14.05.2015 tarihli duruşmada savunması alınan sanığın şikâyetçinin zararını karşılaması hususunda kendisine süre verilmesini istemesi üzerine, Mahkemece daha önce dinlenilen şikâyetçinin karar duruşması olan 05.10.2015 tarihli duruşmaya da çağrıldığı ve şikâyetçinin sanık tarafından zararlarının giderilmediğini beyan ettiğinin anlaşılması karşısında, sanığın 14.05.2015 tarihli duruşmada zararı karşılama hususunda süre istemesine rağmen, sonraki aşamalarda ödeme iradesini gösterir bir belge ve girişiminin olmadığının anlaşılması karşısında, oluş ve dosya içeriğine uygun olan mahkemenin sanık hakkında etkin pişmanlık hükümlerinin uygulanmamasına ilişkin kabulünde bir isabetsizlik görülmediğinden, hükümde bu yönüyle hukuka aykırılık bulunmamış; yargılama sürecindeki işlemlerin usûl ve kanuna uygun olarak yapıldığı, aşamalarda ileri sürülen iddia ve savunmaların toplanan tüm delillerle birlikte gerekçeli kararda gösterilip tartışıldığı, eylemin sanık tarafından gerçekleştirildiğinin saptandığı, vicdanî kanının dosya içindeki belge ve bilgilerle uyumlu olarak kesin verilere dayandırıldığı, eyleme uyan suçun vasfı ile yaptırımın doğru biçimde belirlendiği anlaşıldığından; sanık müdafiinin diğer temyiz sebepleri de reddedilmiştir.
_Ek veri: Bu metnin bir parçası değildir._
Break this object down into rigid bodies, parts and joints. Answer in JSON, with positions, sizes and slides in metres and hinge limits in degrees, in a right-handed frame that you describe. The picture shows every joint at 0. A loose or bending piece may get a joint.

Ancak;

Sanığın adli sicil kaydında bulunan ve tekerrüre esas alınan Aydın 1. Ağır Ceza Mahkemesinin 14.01.2010 tarihli ve 2009/85 Esas, 2010/6 Karar sayılı kararına konu suçu işlediği sırada sanığın on sekiz yaşını tamamlamadığı, 5237 sayılı Kanun'un 58/5. maddesi hükmüne göre anılan karar nedeniyle sanığın mükerrir sayılamayacağı ve sanığın suç tarihi itibari ile de adli sicil kaydında başkaca bir mahkûmiyet kaydının bulunmadığı gözetilmeden, aynı Kanun'un 58/6. maddesi gereğince sanık hakkında mükerrirlere özgü infaz rejiminin ve buna bağlı olarak denetimli serbestlik tedbirinin uygulanmasına karar verilmesi hukuka aykırı bulunmuştur.

V. KARAR

Gerekçe bölümünde yer alan nedenle Aydın 1. Asliye Ceza Mahkemesinin, 16.11.2015 tarihli ve 2014/992 Esas, 2015/841 Karar sayılı kararına yönelik sanık müdafii tarafından öne sürülen temyiz istekleri yerinde görüldüğünden hükmün 1412 sayılı Kanun'un 321. maddesi gereği BOZULMASINA, bozma nedeni yeniden yargılama yapılmasını gerektirmediğinden, 5320 sayılı Kanun'un 8/1. maddesi yollamasıyla 1412 sayılı Kanun'un 322. maddesinin verdiği yetkiye dayanılarak, hüküm fıkrasından sanık hakkında 5237 sayılı Kanun'un 58. maddesinin uygulanmasına ilişkin bölümün çıkartılmasına karar verilmek suretiyle diğer yönleri usul ve yasaya uygun olan hükmün Tebliğname'ye aykırı olarak DÜZELTİLEREK ONANMASINA, dava dosyasının, Mahkemesine gönderilmek üzere Yargıtay Cumhuriyet Başsavcılığına TEVDİİNE, 05.06.2023 tarihinde oy birliğiyle karar verildi.